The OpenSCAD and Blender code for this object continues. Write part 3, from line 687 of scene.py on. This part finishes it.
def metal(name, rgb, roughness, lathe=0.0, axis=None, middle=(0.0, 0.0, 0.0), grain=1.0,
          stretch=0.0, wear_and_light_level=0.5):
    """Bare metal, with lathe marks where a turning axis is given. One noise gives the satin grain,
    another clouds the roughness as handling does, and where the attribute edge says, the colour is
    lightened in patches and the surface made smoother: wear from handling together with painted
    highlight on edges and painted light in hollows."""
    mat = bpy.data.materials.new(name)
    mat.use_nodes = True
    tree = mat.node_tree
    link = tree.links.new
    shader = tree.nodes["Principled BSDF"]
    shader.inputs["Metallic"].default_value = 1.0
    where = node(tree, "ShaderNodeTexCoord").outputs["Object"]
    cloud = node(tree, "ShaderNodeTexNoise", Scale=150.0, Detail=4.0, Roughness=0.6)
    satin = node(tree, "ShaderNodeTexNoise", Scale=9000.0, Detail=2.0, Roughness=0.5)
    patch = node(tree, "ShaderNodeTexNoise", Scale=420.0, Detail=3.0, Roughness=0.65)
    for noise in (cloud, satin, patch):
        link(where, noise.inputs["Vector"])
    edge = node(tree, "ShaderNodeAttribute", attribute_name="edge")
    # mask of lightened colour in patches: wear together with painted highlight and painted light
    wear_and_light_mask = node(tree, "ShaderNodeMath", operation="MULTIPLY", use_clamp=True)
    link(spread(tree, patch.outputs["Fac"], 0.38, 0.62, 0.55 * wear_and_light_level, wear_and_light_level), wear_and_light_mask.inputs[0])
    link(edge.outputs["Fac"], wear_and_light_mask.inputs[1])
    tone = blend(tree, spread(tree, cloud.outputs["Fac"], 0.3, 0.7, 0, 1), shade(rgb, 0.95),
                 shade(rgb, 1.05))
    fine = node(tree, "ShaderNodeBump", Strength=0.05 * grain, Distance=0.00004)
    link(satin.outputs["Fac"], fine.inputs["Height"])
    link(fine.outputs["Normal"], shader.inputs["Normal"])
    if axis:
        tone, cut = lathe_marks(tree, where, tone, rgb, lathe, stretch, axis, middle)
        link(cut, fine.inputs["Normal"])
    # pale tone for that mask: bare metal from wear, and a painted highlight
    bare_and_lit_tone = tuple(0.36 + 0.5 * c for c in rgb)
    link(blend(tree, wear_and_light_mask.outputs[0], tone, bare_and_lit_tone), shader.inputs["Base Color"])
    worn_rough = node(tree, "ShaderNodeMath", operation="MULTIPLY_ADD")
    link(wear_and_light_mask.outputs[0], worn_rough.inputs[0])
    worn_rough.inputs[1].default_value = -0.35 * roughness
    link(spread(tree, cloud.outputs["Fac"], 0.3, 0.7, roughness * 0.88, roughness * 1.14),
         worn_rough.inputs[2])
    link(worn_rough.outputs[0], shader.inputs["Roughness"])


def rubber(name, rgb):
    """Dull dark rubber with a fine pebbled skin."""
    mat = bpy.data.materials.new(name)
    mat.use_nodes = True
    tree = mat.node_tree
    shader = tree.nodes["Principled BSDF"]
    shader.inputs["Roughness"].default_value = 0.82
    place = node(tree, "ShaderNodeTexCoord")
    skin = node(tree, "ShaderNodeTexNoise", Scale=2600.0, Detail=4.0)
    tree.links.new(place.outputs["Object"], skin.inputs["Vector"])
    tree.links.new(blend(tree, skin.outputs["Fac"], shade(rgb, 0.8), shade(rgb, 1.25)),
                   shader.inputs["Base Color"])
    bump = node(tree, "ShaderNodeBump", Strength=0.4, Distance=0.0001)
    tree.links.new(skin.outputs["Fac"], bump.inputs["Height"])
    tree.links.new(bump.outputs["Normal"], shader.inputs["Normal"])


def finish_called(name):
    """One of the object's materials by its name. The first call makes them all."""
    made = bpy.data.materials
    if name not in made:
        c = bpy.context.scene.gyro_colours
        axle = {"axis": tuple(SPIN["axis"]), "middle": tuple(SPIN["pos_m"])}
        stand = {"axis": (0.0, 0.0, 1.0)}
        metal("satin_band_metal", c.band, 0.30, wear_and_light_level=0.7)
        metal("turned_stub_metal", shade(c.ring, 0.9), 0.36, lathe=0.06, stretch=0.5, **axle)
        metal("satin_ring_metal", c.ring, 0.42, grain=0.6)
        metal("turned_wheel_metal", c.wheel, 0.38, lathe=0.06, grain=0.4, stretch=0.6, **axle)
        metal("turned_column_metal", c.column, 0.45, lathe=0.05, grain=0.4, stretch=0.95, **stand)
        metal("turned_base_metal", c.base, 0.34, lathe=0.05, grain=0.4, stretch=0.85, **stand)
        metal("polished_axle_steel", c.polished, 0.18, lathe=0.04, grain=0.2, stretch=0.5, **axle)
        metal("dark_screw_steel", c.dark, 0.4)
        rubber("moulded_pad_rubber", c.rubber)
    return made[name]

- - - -

> [Exercise]: Write the data out again in full and exactly.

> [Complete answer]:
The OpenSCAD and Blender code for this object continues. Write part 3, from line 687 of scene.py on. This part finishes it.
def metal(name, rgb, roughness, lathe=0.0, axis=None, middle=(0.0, 0.0, 0.0), grain=1.0,
          stretch=0.0, wear_and_light_level=0.5):
    """Bare metal, with lathe marks where a turning axis is given. One noise gives the satin grain,
    another clouds the roughness as handling does, and where the attribute edge says, the colour is
    lightened in patches and the surface made smoother: wear from handling together with painted
    highlight on edges and painted light in hollows."""
    mat = bpy.data.materials.new(name)
    mat.use_nodes = True
    tree = mat.node_tree
    link = tree.links.new
    shader = tree.nodes["Principled BSDF"]
    shader.inputs["Metallic"].default_value = 1.0
    where = node(tree, "ShaderNodeTexCoord").outputs["Object"]
    cloud = node(tree, "ShaderNodeTexNoise", Scale=150.0, Detail=4.0, Roughness=0.6)
    satin = node(tree, "ShaderNodeTexNoise", Scale=9000.0, Detail=2.0, Roughness=0.5)
    patch = node(tree, "ShaderNodeTexNoise", Scale=420.0, Detail=3.0, Roughness=0.65)
    for noise in (cloud, satin, patch):
        link(where, noise.inputs["Vector"])
    edge = node(tree, "ShaderNodeAttribute", attribute_name="edge")
    # mask of lightened colour in patches: wear together with painted highlight and painted light
    wear_and_light_mask = node(tree, "ShaderNodeMath", operation="MULTIPLY", use_clamp=True)
    link(spread(tree, patch.outputs["Fac"], 0.38, 0.62, 0.55 * wear_and_light_level, wear_and_light_level), wear_and_light_mask.inputs[0])
    link(edge.outputs["Fac"], wear_and_light_mask.inputs[1])
    tone = blend(tree, spread(tree, cloud.outputs["Fac"], 0.3, 0.7, 0, 1), shade(rgb, 0.95),
                 shade(rgb, 1.05))
    fine = node(tree, "ShaderNodeBump", Strength=0.05 * grain, Distance=0.00004)
    link(satin.outputs["Fac"], fine.inputs["Height"])
    link(fine.outputs["Normal"], shader.inputs["Normal"])
    if axis:
        tone, cut = lathe_marks(tree, where, tone, rgb, lathe, stretch, axis, middle)
        link(cut, fine.inputs["Normal"])
    # pale tone for that mask: bare metal from wear, and a painted highlight
    bare_and_lit_tone = tuple(0.36 + 0.5 * c for c in rgb)
    link(blend(tree, wear_and_light_mask.outputs[0], tone, bare_and_lit_tone), shader.inputs["Base Color"])
    worn_rough = node(tree, "ShaderNodeMath", operation="MULTIPLY_ADD")
    link(wear_and_light_mask.outputs[0], worn_rough.inputs[0])
    worn_rough.inputs[1].default_value = -0.35 * roughness
    link(spread(tree, cloud.outputs["Fac"], 0.3, 0.7, roughness * 0.88, roughness * 1.14),
         worn_rough.inputs[2])
    link(worn_rough.outputs[0], shader.inputs["Roughness"])


def rubber(name, rgb):
    """Dull dark rubber with a fine pebbled skin."""
    mat = bpy.data.materials.new(name)
    mat.use_nodes = True
    tree = mat.node_tree
    shader = tree.nodes["Principled BSDF"]
    shader.inputs["Roughness"].default_value = 0.82
    place = node(tree, "ShaderNodeTexCoord")
    skin = node(tree, "ShaderNodeTexNoise", Scale=2600.0, Detail=4.0)
    tree.links.new(place.outputs["Object"], skin.inputs["Vector"])
    tree.links.new(blend(tree, skin.outputs["Fac"], shade(rgb, 0.8), shade(rgb, 1.25)),
                   shader.inputs["Base Color"])
    bump = node(tree, "ShaderNodeBump", Strength=0.4, Distance=0.0001)
    tree.links.new(skin.outputs["Fac"], bump.inputs["Height"])
    tree.links.new(bump.outputs["Normal"], shader.inputs["Normal"])


def finish_called(name):
    """One of the object's materials by its name. The first call makes them all."""
    made = bpy.data.materials
    if name not in made:
        c = bpy.context.scene.gyro_colours
        axle = {"axis": tuple(SPIN["axis"]), "middle": tuple(SPIN["pos_m"])}
        stand = {"axis": (0.0, 0.0, 1.0)}
        metal("satin_band_metal", c.band, 0.30, wear_and_light_level=0.7)
        metal("turned_stub_metal", shade(c.ring, 0.9), 0.36, lathe=0.06, stretch=0.5, **axle)
        metal("satin_ring_metal", c.ring, 0.42, grain=0.6)
        metal("turned_wheel_metal", c.wheel, 0.38, lathe=0.06, grain=0.4, stretch=0.6, **axle)
        metal("turned_column_metal", c.column, 0.45, lathe=0.05, grain=0.4, stretch=0.95, **stand)
        metal("turned_base_metal", c.base, 0.34, lathe=0.05, grain=0.4, stretch=0.85, **stand)
        metal("polished_axle_steel", c.polished, 0.18, lathe=0.04, grain=0.2, stretch=0.5, **axle)
        metal("dark_screw_steel", c.dark, 0.4)
        rubber("moulded_pad_rubber", c.rubber)
    return made[name]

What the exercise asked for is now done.